Modeling code records:
----
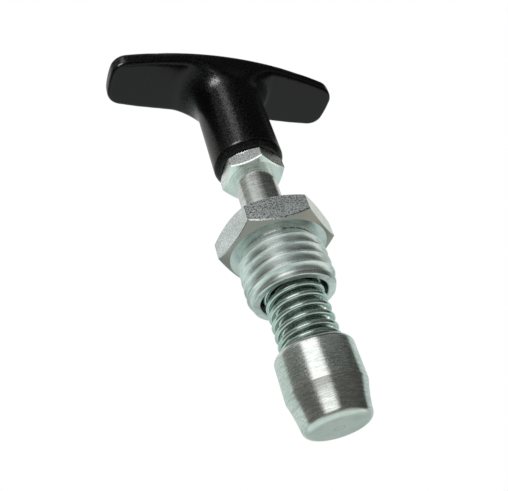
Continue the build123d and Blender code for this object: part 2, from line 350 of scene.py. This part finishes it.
class Nodes:
    """A node tree, with short calls for what the materials and the world share."""

    def __init__(self, tree):
        self.tree = tree
        self.tree.nodes.clear()

    def add(self, kind, **settings):
        node = self.tree.nodes.new(kind)
        for key, value in settings.items():
            setattr(node, key, value)
        return node

    def put(self, value, socket):
        """A link where the value is a socket, and a plain setting where it is a number."""
        if isinstance(value, bpy.types.NodeSocket):
            self.tree.links.new(value, socket)
        else:
            socket.default_value = value

    def math(self, operation, *values):
        node = self.add("ShaderNodeMath", operation=operation)
        for value, socket in zip(values, node.inputs):
            self.put(value, socket)
        return node.outputs[0]

    def times(self, a, b):
        return self.math("MULTIPLY", a, b)

    def swing(self, noise, share):
        """The noise taken about zero, times the share."""
        return self.times(self.math("SUBTRACT", noise, NOISE_MIDDLE), share)

    def shade(self, value, mask, level):
        """The value, which goes to that level of itself as the mask goes to 1."""
        return self.times(value, self.remap(mask, 0.0, 1.0, 1.0, level))

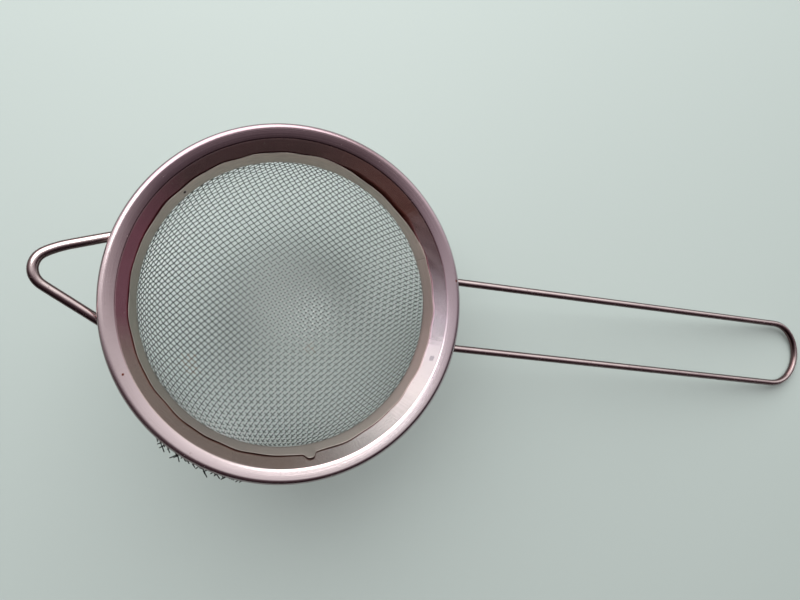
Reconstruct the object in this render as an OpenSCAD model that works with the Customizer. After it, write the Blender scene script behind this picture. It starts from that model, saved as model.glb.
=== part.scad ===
----
## Exercise
The lines to reproduce run from the line containing "Reconstruct the object" to the end of the listing; write them out exactly and add nothing.

## Answer to the exercise
Reconstruct the object in this render as an OpenSCAD model that works with the Customizer. After it, write the Blender scene script behind this picture. It starts from that model, saved as model.glb.
=== part.scad ===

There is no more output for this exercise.